[Exercise prompt] Each line below is to be written out in full, exactly as shown.

━━━━━━━━━━

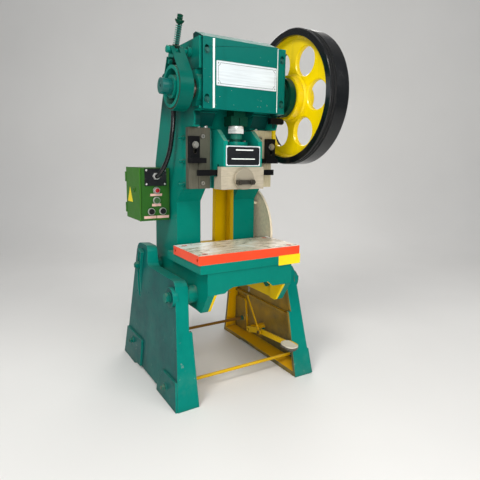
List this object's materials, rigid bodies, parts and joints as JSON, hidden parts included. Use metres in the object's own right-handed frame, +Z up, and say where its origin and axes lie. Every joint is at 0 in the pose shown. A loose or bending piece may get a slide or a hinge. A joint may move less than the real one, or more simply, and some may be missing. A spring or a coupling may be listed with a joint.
{
  "type": "mechanical stamping press",
  "caption": "Open-back inclinable stamping press with crank-driven slide, holed flywheel, band brake, bolster, leg stand, foot pedal and control box.",
  "frame": {"origin": "centre of the bounding box at floor level", "axes": "+X towards the flywheel, -Y towards the operator, +Z up"},
  "size_m": [0.69, 0.761, 1.433],
  "materials": {
    "teal_paint": "semi-gloss",
    "orange_paint": "semi-gloss",
    "yellow_paint": "semi-gloss",
    "box_paint": "satin",
    "dark_green_paint": "semi-gloss",
    "black_paint": "satin",
    "grey_paint": "satin",
    "bare_steel": "ground",
    "zinc_steel": "satin",
    "sheet_steel": "worn",
    "bronze": "satin",
    "belt_rubber": "matt",
    "conduit_plastic": "matt",
    "lining_fibre": "matt",
    "green_plastic": "gloss",
    "black_plastic": "gloss"
  },
  "bodies": {
    "stand": {"left_leg": "teal_paint", "right_leg": "teal_paint", "tie_rods": "bare_steel", "tie_rod_nuts": "zinc_steel", "pivot_bolts": "zinc_steel"},
    "frame": {"frame": "teal_paint", "tilt_bolts": "zinc_steel", "bearing_caps": "teal_paint", "bearing_bushes": "bronze", "cap_bolts": "zinc_steel", "bolster_plate": "orange_paint", "bolster_bolts": "zinc_steel", "front_cover": "teal_paint", "left_gib": "bare_steel", "right_gib": "bare_steel", "front_screws": "zinc_steel", "gib_set_screws": "zinc_steel", "knockout_stops": "black_paint", "brake_lining": "lining_fibre", "brake_band": "teal_paint", "brake_anchor_pin": "teal_paint", "brake_rod": "zinc_steel", "brake_eye_pin": "zinc_steel", "brake_spring": "dark_green_paint", "brake_cup": "dark_green_paint", "motor": "grey_paint", "motor_plate": "teal_paint", "v_belts": "belt_rubber", "control_box": "box_paint", "box_fittings": "zinc_steel", "conduit": "conduit_plastic", "conduit_fittings": "zinc_steel", "trip_bracket": "black_paint", "side_guard": "sheet_steel"},
    "crankshaft": {"crankshaft": "bare_steel", "clutch_collar": "dark_green_paint", "brake_drum": "teal_paint", "end_cap": "dark_green_paint"},
    "connecting_rod": {"connecting_rod": "teal_paint", "rod_cap": "teal_paint", "rod_cap_bolts": "zinc_steel", "adjusting_screw": "bare_steel", "lock_nut": "bare_steel"},
    "slide": {"slide": "teal_paint", "ball_cap": "bare_steel", "ball_cap_bolts": "zinc_steel", "shank_clamp": "bare_steel", "clamp_nuts": "black_paint"},
    "knockout_bar": {"knockout_bar": "black_paint"},
    "flywheel": {"flywheel": "yellow_paint", "flywheel_bush": "bronze"},
    "motor_pulley": {"motor_pulley": "grey_paint"},
    "pedal": {"pedal": "grey_paint"},
    "pull_rod": {"pull_rod": "yellow_paint"},
    "trip_rod": {"trip_rod": "bare_steel"},
    "trip_arm": {"trip_arm": "black_paint"},
    "box_door": {"box_door": "box_paint"},
    "start_button": {"start_button": "green_plastic"},
    "stop_button": {"stop_button": "black_plastic"},
    "jog_button": {"jog_button": "black_plastic"}
  },
  "joints": [
    {"name": "frame_tilt", "type": "hinge", "parent": "stand", "child": "frame", "pos_m": [-0.011, -0.1275, 0.4], "axis": [-1, 0, 0], "range_deg": [0, 18]},
    {"name": "crank_turn", "type": "hinge", "parent": "frame", "child": "crankshaft", "pos_m": [-0.011, -0.1125, 1.165], "axis": [-1, 0, 0], "range_deg": [0, 180]},
    {"name": "rod_swing", "type": "hinge", "parent": "crankshaft", "child": "connecting_rod", "pos_m": [-0.011, -0.1125, 1.1875], "axis": [-1, 0, 0], "range_deg": [-180, 0]},
    {"name": "slide_stroke", "type": "slide", "parent": "frame", "child": "slide", "axis": [0, 0, -1], "range_m": [0, 0.045]},
    {"name": "bar_lift", "type": "slide", "parent": "slide", "child": "knockout_bar", "axis": [0, 0, 1], "range_m": [0, 0.018]},
    {"name": "flywheel_spin", "type": "hinge", "parent": "frame", "child": "flywheel", "pos_m": [0.274, -0.1125, 1.165], "axis": [-1, 0, 0], "continuous": true},
    {"name": "pulley_spin", "type": "hinge", "parent": "frame", "child": "motor_pulley", "pos_m": [0.245, 0.1895, 0.985], "axis": [-1, 0, 0], "continuous": true},
    {"name": "pedal_press", "type": "hinge", "parent": "stand", "child": "pedal", "pos_m": [0.196, 0.0965, 0.102], "axis": [1, 0, 0], "range_deg": [0, 10], "stiffness_Nm_per_rad": 30, "springref_deg": -20.05},
    {"name": "pull_rod_drop", "type": "slide", "parent": "stand", "child": "pull_rod", "axis": [0, 0, -1], "range_m": [0, 0.0187]},
    {"name": "trip_rod_drop", "type": "slide", "parent": "frame", "child": "trip_rod", "axis": [0, 0, -1], "range_m": [0, 0.0187]},
    {"name": "trip_arm_turn", "type": "hinge", "parent": "frame", "child": "trip_arm", "pos_m": [0.185, -0.1375, 1.066], "axis": [-1, 0, 0], "range_deg": [0, 4.6]},
    {"name": "door_swing", "type": "hinge", "parent": "frame", "child": "box_door", "pos_m": [-0.325, 0.2985, 0.76], "axis": [0, 0, -1], "range_deg": [0, 110]},
    {"name": "start_press", "type": "slide", "parent": "frame", "child": "start_button", "axis": [0, 1, 0], "range_m": [0, 0.004], "stiffness_N_per_m": 700, "springref_m": -0.003},
    {"name": "stop_press", "type": "slide", "parent": "frame", "child": "stop_button", "axis": [0, 1, 0], "range_m": [0, 0.004], "stiffness_N_per_m": 700, "springref_m": -0.003},
    {"name": "jog_press", "type": "slide", "parent": "frame", "child": "jog_button", "axis": [0, 1, 0], "range_m": [0, 0.004], "stiffness_N_per_m": 700, "springref_m": -0.003}
  ],
  "couplings": [
    {"joint": "rod_swing", "follows": "crank_turn", "ratio": -1},
    {"joint": "slide_stroke", "follows": "crank_turn", "m_per_rad": 0.014324},
    {"joint": "pulley_spin", "follows": "flywheel_spin", "ratio": 6.7179},
    {"joint": "pull_rod_drop", "follows": "pedal_press", "m_per_rad": 0.107},
    {"joint": "trip_rod_drop", "follows": "pedal_press", "m_per_rad": 0.107},
    {"joint": "trip_arm_turn", "follows": "pedal_press", "ratio": 0.4553}
  ]
}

━━━━━━━━━━

[Result]
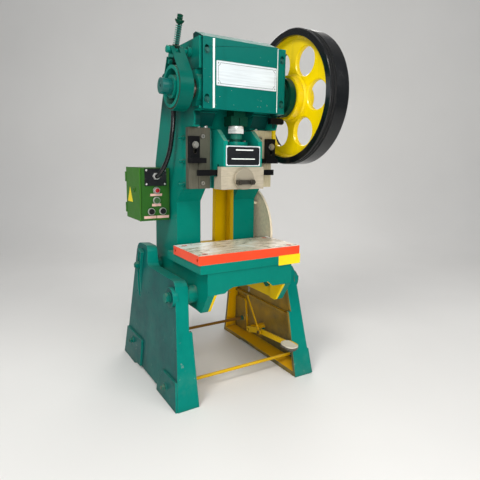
List this object's materials, rigid bodies, parts and joints as JSON, hidden parts included. Use metres in the object's own right-handed frame, +Z up, and say where its origin and axes lie. Every joint is at 0 in the pose shown. A loose or bending piece may get a slide or a hinge. A joint may move less than the real one, or more simply, and some may be missing. A spring or a coupling may be listed with a joint.
{
  "type": "mechanical stamping press",
  "caption": "Open-back inclinable stamping press with crank-driven slide, holed flywheel, band brake, bolster, leg stand, foot pedal and control box.",
  "frame": {"origin": "centre of the bounding box at floor level", "axes": "+X towards the flywheel, -Y towards the operator, +Z up"},
  "size_m": [0.69, 0.761, 1.433],
  "materials": {
    "teal_paint": "semi-gloss",
    "orange_paint": "semi-gloss",
    "yellow_paint": "semi-gloss",
    "box_paint": "satin",
    "dark_green_paint": "semi-gloss",
    "black_paint": "satin",
    "grey_paint": "satin",
    "bare_steel": "ground",
    "zinc_steel": "satin",
    "sheet_steel": "worn",
    "bronze": "satin",
    "belt_rubber": "matt",
    "conduit_plastic": "matt",
    "lining_fibre": "matt",
    "green_plastic": "gloss",
    "black_plastic": "gloss"
  },
  "bodies": {
    "stand": {"left_leg": "teal_paint", "right_leg": "teal_paint", "tie_rods": "bare_steel", "tie_rod_nuts": "zinc_steel", "pivot_bolts": "zinc_steel"},
    "frame": {"frame": "teal_paint", "tilt_bolts": "zinc_steel", "bearing_caps": "teal_paint", "bearing_bushes": "bronze", "cap_bolts": "zinc_steel", "bolster_plate": "orange_paint", "bolster_bolts": "zinc_steel", "front_cover": "teal_paint", "left_gib": "bare_steel", "right_gib": "bare_steel", "front_screws": "zinc_steel", "gib_set_screws": "zinc_steel", "knockout_stops": "black_paint", "brake_lining": "lining_fibre", "brake_band": "teal_paint", "brake_anchor_pin": "teal_paint", "brake_rod": "zinc_steel", "brake_eye_pin": "zinc_steel", "brake_spring": "dark_green_paint", "brake_cup": "dark_green_paint", "motor": "grey_paint", "motor_plate": "teal_paint", "v_belts": "belt_rubber", "control_box": "box_paint", "box_fittings": "zinc_steel", "conduit": "conduit_plastic", "conduit_fittings": "zinc_steel", "trip_bracket": "black_paint", "side_guard": "sheet_steel"},
    "crankshaft": {"crankshaft": "bare_steel", "clutch_collar": "dark_green_paint", "brake_drum": "teal_paint", "end_cap": "dark_green_paint"},
    "connecting_rod": {"connecting_rod": "teal_paint", "rod_cap": "teal_paint", "rod_cap_bolts": "zinc_steel", "adjusting_screw": "bare_steel", "lock_nut": "bare_steel"},
    "slide": {"slide": "teal_paint", "ball_cap": "bare_steel", "ball_cap_bolts": "zinc_steel", "shank_clamp": "bare_steel", "clamp_nuts": "black_paint"},
    "knockout_bar": {"knockout_bar": "black_paint"},
    "flywheel": {"flywheel": "yellow_paint", "flywheel_bush": "bronze"},
    "motor_pulley": {"motor_pulley": "grey_paint"},
    "pedal": {"pedal": "grey_paint"},
    "pull_rod": {"pull_rod": "yellow_paint"},
    "trip_rod": {"trip_rod": "bare_steel"},
    "trip_arm": {"trip_arm": "black_paint"},
    "box_door": {"box_door": "box_paint"},
    "start_button": {"start_button": "green_plastic"},
    "stop_button": {"stop_button": "black_plastic"},
    "jog_button": {"jog_button": "black_plastic"}
  },
  "joints": [
    {"name": "frame_tilt", "type": "hinge", "parent": "stand", "child": "frame", "pos_m": [-0.011, -0.1275, 0.4], "axis": [-1, 0, 0], "range_deg": [0, 18]},
    {"name": "crank_turn", "type": "hinge", "parent": "frame", "child": "crankshaft", "pos_m": [-0.011, -0.1125, 1.165], "axis": [-1, 0, 0], "range_deg": [0, 180]},
    {"name": "rod_swing", "type": "hinge", "parent": "crankshaft", "child": "connecting_rod", "pos_m": [-0.011, -0.1125, 1.1875], "axis": [-1, 0, 0], "range_deg": [-180, 0]},
    {"name": "slide_stroke", "type": "slide", "parent": "frame", "child": "slide", "axis": [0, 0, -1], "range_m": [0, 0.045]},
    {"name": "bar_lift", "type": "slide", "parent": "slide", "child": "knockout_bar", "axis": [0, 0, 1], "range_m": [0, 0.018]},
    {"name": "flywheel_spin", "type": "hinge", "parent": "frame", "child": "flywheel", "pos_m": [0.274, -0.1125, 1.165], "axis": [-1, 0, 0], "continuous": true},
    {"name": "pulley_spin", "type": "hinge", "parent": "frame", "child": "motor_pulley", "pos_m": [0.245, 0.1895, 0.985], "axis": [-1, 0, 0], "continuous": true},
    {"name": "pedal_press", "type": "hinge", "parent": "stand", "child": "pedal", "pos_m": [0.196, 0.0965, 0.102], "axis": [1, 0, 0], "range_deg": [0, 10], "stiffness_Nm_per_rad": 30, "springref_deg": -20.05},
    {"name": "pull_rod_drop", "type": "slide", "parent": "stand", "child": "pull_rod", "axis": [0, 0, -1], "range_m": [0, 0.0187]},
    {"name": "trip_rod_drop", "type": "slide", "parent": "frame", "child": "trip_rod", "axis": [0, 0, -1], "range_m": [0, 0.0187]},
    {"name": "trip_arm_turn", "type": "hinge", "parent": "frame", "child": "trip_arm", "pos_m": [0.185, -0.1375, 1.066], "axis": [-1, 0, 0], "range_deg": [0, 4.6]},
    {"name": "door_swing", "type": "hinge", "parent": "frame", "child": "box_door", "pos_m": [-0.325, 0.2985, 0.76], "axis": [0, 0, -1], "range_deg": [0, 110]},
    {"name": "start_press", "type": "slide", "parent": "frame", "child": "start_button", "axis": [0, 1, 0], "range_m": [0, 0.004], "stiffness_N_per_m": 700, "springref_m": -0.003},
    {"name": "stop_press", "type": "slide", "parent": "frame", "child": "stop_button", "axis": [0, 1, 0], "range_m": [0, 0.004], "stiffness_N_per_m": 700, "springref_m": -0.003},
    {"name": "jog_press", "type": "slide", "parent": "frame", "child": "jog_button", "axis": [0, 1, 0], "range_m": [0, 0.004], "stiffness_N_per_m": 700, "springref_m": -0.003}
  ],
  "couplings": [
    {"joint": "rod_swing", "follows": "crank_turn", "ratio": -1},
    {"joint": "slide_stroke", "follows": "crank_turn", "m_per_rad": 0.014324},
    {"joint": "pulley_spin", "follows": "flywheel_spin", "ratio": 6.7179},
    {"joint": "pull_rod_drop", "follows": "pedal_press", "m_per_rad": 0.107},
    {"joint": "trip_rod_drop", "follows": "pedal_press", "m_per_rad": 0.107},
    {"joint": "trip_arm_turn", "follows": "pedal_press", "ratio": 0.4553}
  ]
}